Using Oxen.ai alongside (or in place of) Delta for the ML loop:
- Store your raw multimodal dataset and labels in an Oxen repository—images, JSON, text, and derived embeddings all versioned together.
- Branch the dataset when you filter out low-quality reviews or add new product categories, then run fine-tuning jobs directly from that branch.
- Deploy the fine-tuned models to serverless endpoints in one click, knowing exactly which commit of the dataset they came from.
- Let product and creative stakeholders browse and comment on the training data without touching Spark or the underlying storage.
Pro Tip: Use Delta Lake for what it’s best at—big tabular pipelines—but treat Oxen.ai as the source of truth for training-ready datasets, labels, and model artifacts.

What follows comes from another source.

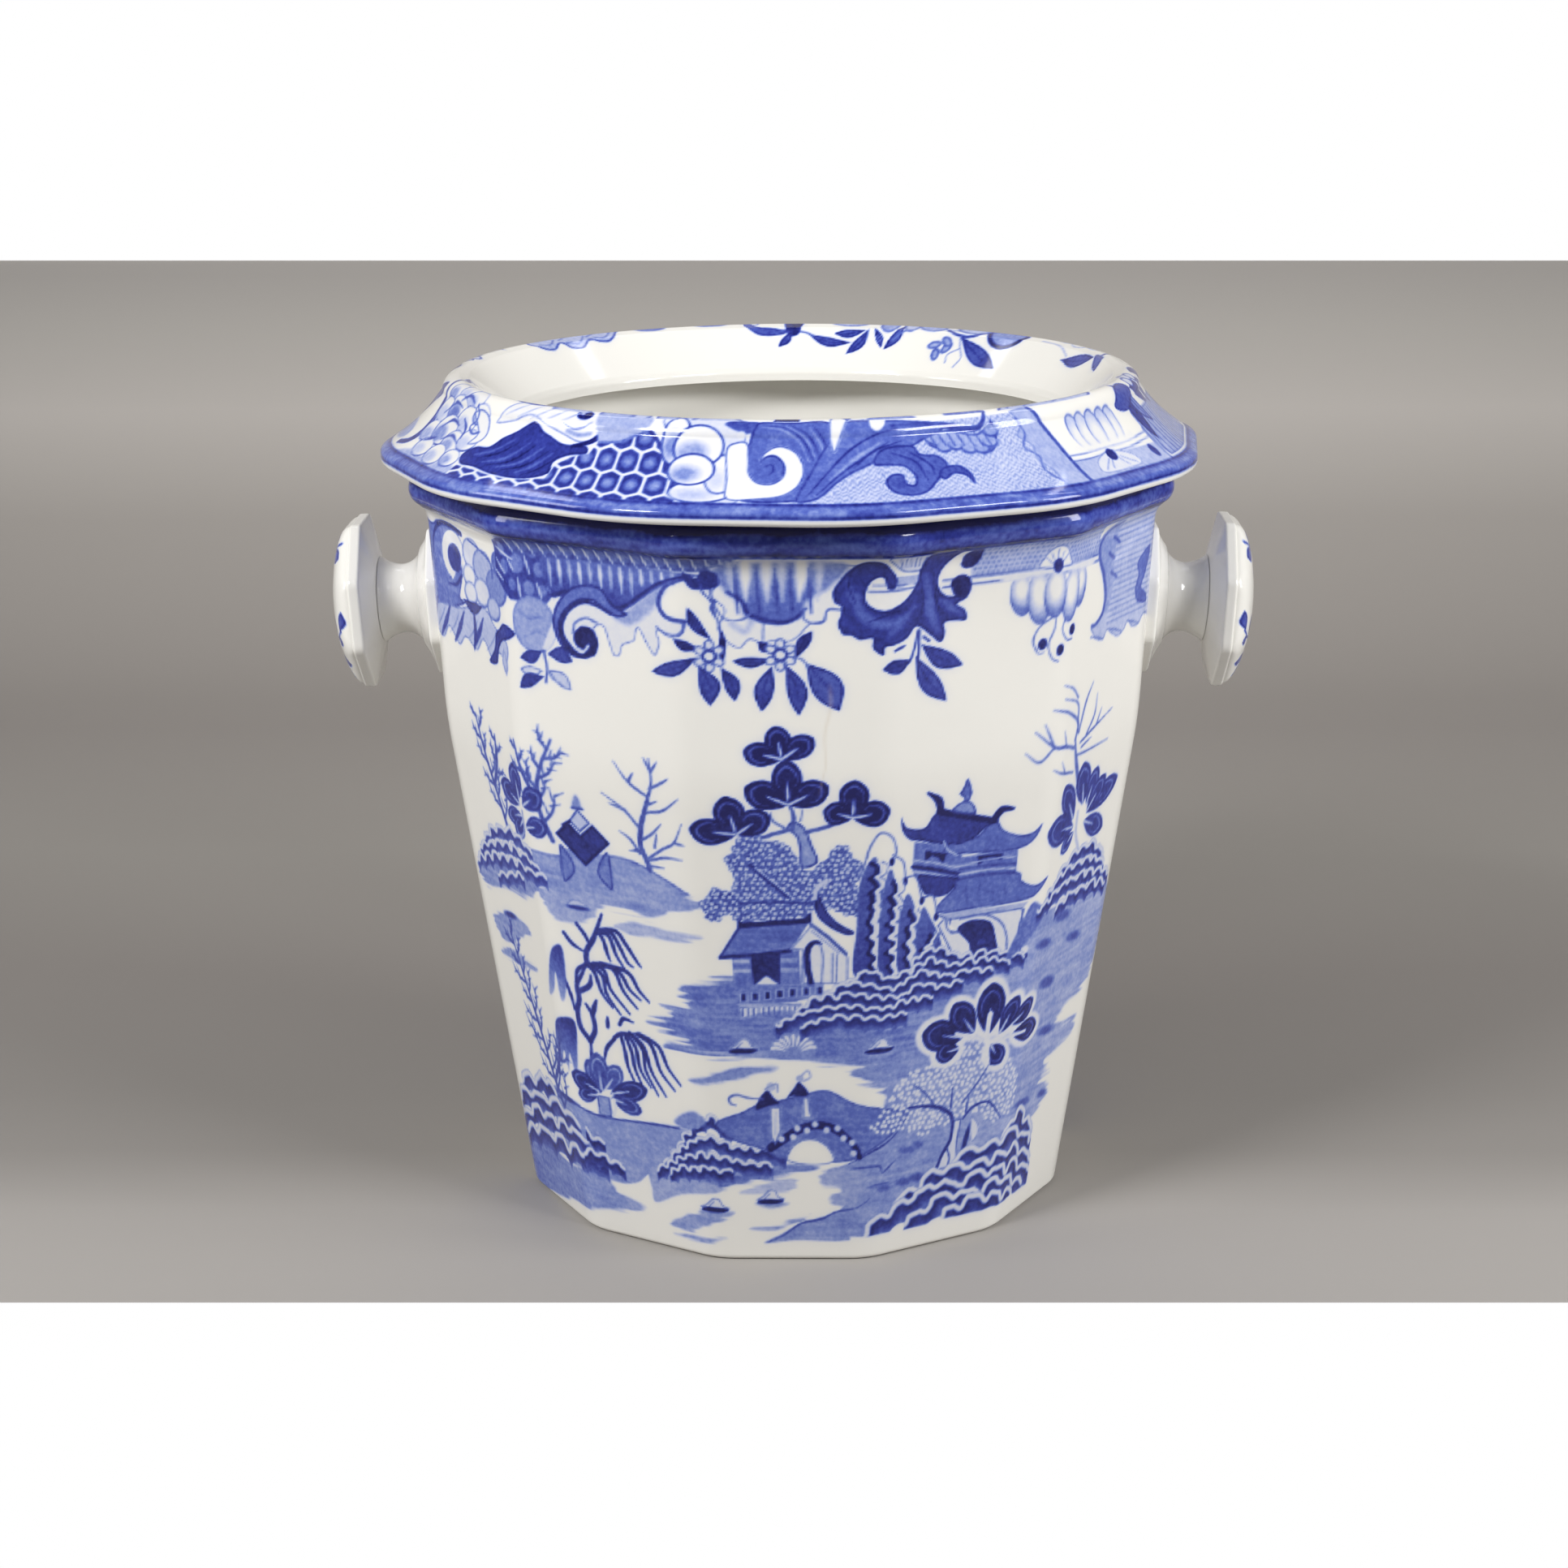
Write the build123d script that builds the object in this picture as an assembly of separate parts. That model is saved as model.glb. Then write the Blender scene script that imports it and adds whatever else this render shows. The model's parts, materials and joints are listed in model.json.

Point your feature jobs to Oxen snapshots when needed, instead of trying to cram all ML state into a single table format.
Summary
If you’re not doing everything in Spark, Delta Lake is often the wrong primary tool for ML dataset versioning. It’s an excellent table format for data engineering and analytics, but it doesn’t natively version multimodal assets, connect datasets to fine-tuned models, or give non-Spark users an easy way to collaborate on training data. Oxen.ai is built to version every asset, track the full dataset → fine-tune → deploy loop, and keep your ML stack engine-agnostic—so you can Own Your AI instead of bending it around a single compute engine.